WHAT YOU NEED TO DO:
Restate, word for word, every line of the data.

TASK INPUTS:
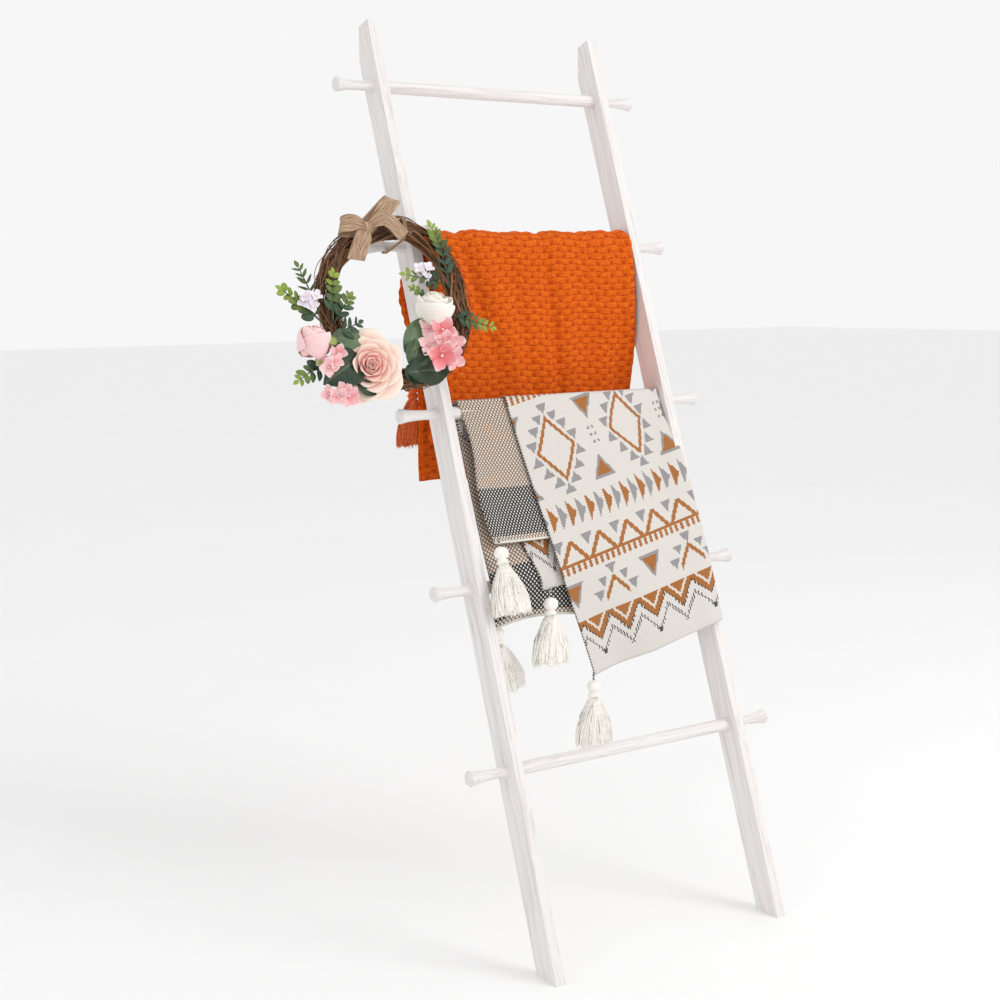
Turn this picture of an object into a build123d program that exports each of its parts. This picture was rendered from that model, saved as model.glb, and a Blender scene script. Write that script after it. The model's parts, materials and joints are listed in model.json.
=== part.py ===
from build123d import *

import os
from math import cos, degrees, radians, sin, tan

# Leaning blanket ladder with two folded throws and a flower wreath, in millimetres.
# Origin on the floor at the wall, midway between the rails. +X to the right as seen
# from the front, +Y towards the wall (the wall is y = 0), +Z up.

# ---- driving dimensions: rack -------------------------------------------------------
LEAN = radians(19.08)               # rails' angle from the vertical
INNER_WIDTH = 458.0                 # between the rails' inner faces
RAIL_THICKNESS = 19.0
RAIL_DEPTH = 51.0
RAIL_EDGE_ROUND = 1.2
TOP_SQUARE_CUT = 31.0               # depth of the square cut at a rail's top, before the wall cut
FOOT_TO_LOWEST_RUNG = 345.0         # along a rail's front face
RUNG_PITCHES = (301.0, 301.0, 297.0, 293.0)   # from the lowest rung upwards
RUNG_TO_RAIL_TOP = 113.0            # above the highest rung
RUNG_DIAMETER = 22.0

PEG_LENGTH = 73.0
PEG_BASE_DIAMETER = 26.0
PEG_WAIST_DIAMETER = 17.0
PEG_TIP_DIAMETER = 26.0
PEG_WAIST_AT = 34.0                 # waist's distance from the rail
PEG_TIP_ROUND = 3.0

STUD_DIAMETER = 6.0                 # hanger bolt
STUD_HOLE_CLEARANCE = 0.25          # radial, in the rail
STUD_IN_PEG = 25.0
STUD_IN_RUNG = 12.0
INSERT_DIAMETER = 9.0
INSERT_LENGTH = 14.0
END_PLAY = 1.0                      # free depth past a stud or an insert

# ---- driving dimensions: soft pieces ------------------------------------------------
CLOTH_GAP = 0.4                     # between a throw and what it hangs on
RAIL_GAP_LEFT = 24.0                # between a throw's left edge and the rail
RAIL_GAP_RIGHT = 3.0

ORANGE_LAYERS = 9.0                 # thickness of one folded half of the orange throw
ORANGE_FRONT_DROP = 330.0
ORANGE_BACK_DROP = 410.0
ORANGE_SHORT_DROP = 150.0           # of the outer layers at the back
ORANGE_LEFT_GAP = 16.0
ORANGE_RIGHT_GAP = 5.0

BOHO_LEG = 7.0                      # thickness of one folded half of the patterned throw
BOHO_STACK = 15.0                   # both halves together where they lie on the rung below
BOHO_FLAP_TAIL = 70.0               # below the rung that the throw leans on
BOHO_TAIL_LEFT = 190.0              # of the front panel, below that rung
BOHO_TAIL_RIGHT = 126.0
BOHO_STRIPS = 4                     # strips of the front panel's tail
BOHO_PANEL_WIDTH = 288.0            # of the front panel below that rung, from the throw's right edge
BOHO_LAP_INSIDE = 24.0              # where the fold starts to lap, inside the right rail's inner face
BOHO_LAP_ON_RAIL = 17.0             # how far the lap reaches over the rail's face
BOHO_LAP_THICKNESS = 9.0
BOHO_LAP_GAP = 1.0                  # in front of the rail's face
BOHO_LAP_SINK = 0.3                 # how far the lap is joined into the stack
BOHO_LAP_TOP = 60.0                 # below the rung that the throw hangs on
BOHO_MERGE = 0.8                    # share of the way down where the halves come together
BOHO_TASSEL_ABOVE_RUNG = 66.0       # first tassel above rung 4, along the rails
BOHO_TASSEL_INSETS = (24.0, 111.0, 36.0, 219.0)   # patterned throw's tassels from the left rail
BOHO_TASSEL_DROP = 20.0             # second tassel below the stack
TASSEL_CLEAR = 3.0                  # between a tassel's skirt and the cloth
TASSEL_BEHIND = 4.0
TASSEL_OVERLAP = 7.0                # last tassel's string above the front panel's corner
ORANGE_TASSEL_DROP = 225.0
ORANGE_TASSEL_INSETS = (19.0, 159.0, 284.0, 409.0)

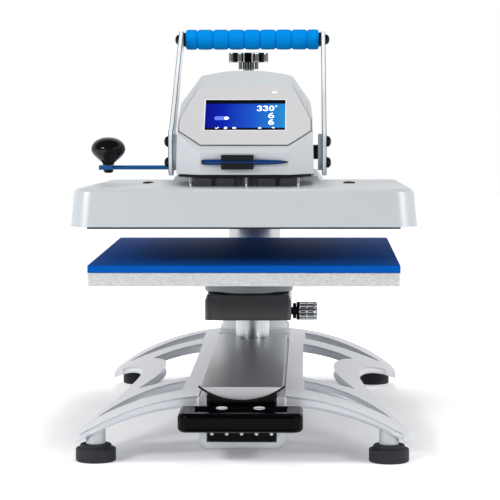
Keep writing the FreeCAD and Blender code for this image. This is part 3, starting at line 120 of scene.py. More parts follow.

EXERCISE RESPONSE:
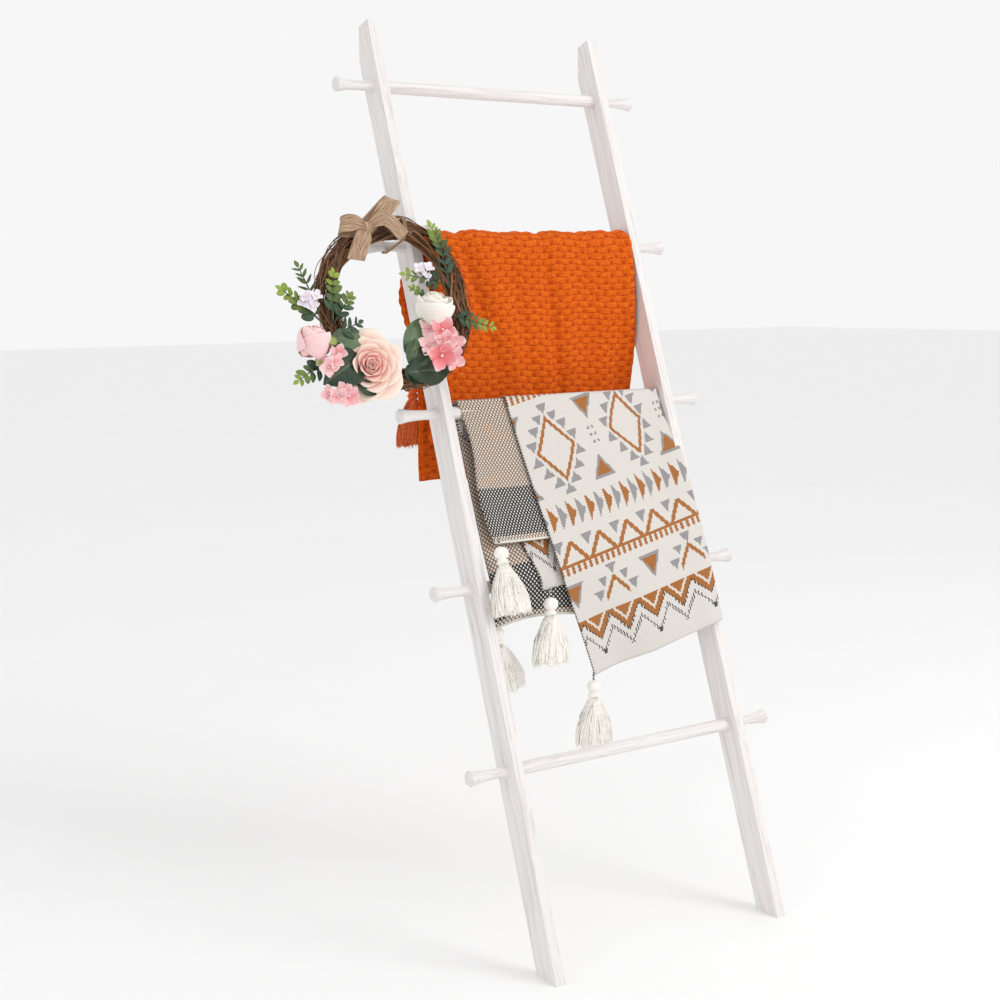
Turn this picture of an object into a build123d program that exports each of its parts. This picture was rendered from that model, saved as model.glb, and a Blender scene script. Write that script after it. The model's parts, materials and joints are listed in model.json.
=== part.py ===
from build123d import *

import os
from math import cos, degrees, radians, sin, tan

# Leaning blanket ladder with two folded throws and a flower wreath, in millimetres.
# Origin on the floor at the wall, midway between the rails. +X to the right as seen
# from the front, +Y towards the wall (the wall is y = 0), +Z up.

# ---- driving dimensions: rack -------------------------------------------------------
LEAN = radians(19.08)               # rails' angle from the vertical
INNER_WIDTH = 458.0                 # between the rails' inner faces
RAIL_THICKNESS = 19.0
RAIL_DEPTH = 51.0
RAIL_EDGE_ROUND = 1.2
TOP_SQUARE_CUT = 31.0               # depth of the square cut at a rail's top, before the wall cut
FOOT_TO_LOWEST_RUNG = 345.0         # along a rail's front face
RUNG_PITCHES = (301.0, 301.0, 297.0, 293.0)   # from the lowest rung upwards
RUNG_TO_RAIL_TOP = 113.0            # above the highest rung
RUNG_DIAMETER = 22.0

PEG_LENGTH = 73.0
PEG_BASE_DIAMETER = 26.0
PEG_WAIST_DIAMETER = 17.0
PEG_TIP_DIAMETER = 26.0
PEG_WAIST_AT = 34.0                 # waist's distance from the rail
PEG_TIP_ROUND = 3.0

STUD_DIAMETER = 6.0                 # hanger bolt
STUD_HOLE_CLEARANCE = 0.25          # radial, in the rail
STUD_IN_PEG = 25.0
STUD_IN_RUNG = 12.0
INSERT_DIAMETER = 9.0
INSERT_LENGTH = 14.0
END_PLAY = 1.0                      # free depth past a stud or an insert

# ---- driving dimensions: soft pieces ------------------------------------------------
CLOTH_GAP = 0.4                     # between a throw and what it hangs on
RAIL_GAP_LEFT = 24.0                # between a throw's left edge and the rail
RAIL_GAP_RIGHT = 3.0

ORANGE_LAYERS = 9.0                 # thickness of one folded half of the orange throw
ORANGE_FRONT_DROP = 330.0
ORANGE_BACK_DROP = 410.0
ORANGE_SHORT_DROP = 150.0           # of the outer layers at the back
ORANGE_LEFT_GAP = 16.0
ORANGE_RIGHT_GAP = 5.0

BOHO_LEG = 7.0                      # thickness of one folded half of the patterned throw
BOHO_STACK = 15.0                   # both halves together where they lie on the rung below
BOHO_FLAP_TAIL = 70.0               # below the rung that the throw leans on
BOHO_TAIL_LEFT = 190.0              # of the front panel, below that rung
BOHO_TAIL_RIGHT = 126.0
BOHO_STRIPS = 4                     # strips of the front panel's tail
BOHO_PANEL_WIDTH = 288.0            # of the front panel below that rung, from the throw's right edge
BOHO_LAP_INSIDE = 24.0              # where the fold starts to lap, inside the right rail's inner face
BOHO_LAP_ON_RAIL = 17.0             # how far the lap reaches over the rail's face
BOHO_LAP_THICKNESS = 9.0
BOHO_LAP_GAP = 1.0                  # in front of the rail's face
BOHO_LAP_SINK = 0.3                 # how far the lap is joined into the stack
BOHO_LAP_TOP = 60.0                 # below the rung that the throw hangs on
BOHO_MERGE = 0.8                    # share of the way down where the halves come together
BOHO_TASSEL_ABOVE_RUNG = 66.0       # first tassel above rung 4, along the rails
BOHO_TASSEL_INSETS = (24.0, 111.0, 36.0, 219.0)   # patterned throw's tassels from the left rail
BOHO_TASSEL_DROP = 20.0             # second tassel below the stack
TASSEL_CLEAR = 3.0                  # between a tassel's skirt and the cloth
TASSEL_BEHIND = 4.0
TASSEL_OVERLAP = 7.0                # last tassel's string above the front panel's corner
ORANGE_TASSEL_DROP = 225.0
ORANGE_TASSEL_INSETS = (19.0, 159.0, 284.0, 409.0)

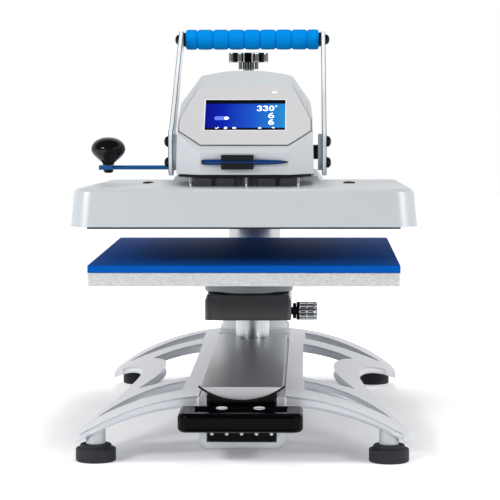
Keep writing the FreeCAD and Blender code for this image. This is part 3, starting at line 120 of scene.py. More parts follow.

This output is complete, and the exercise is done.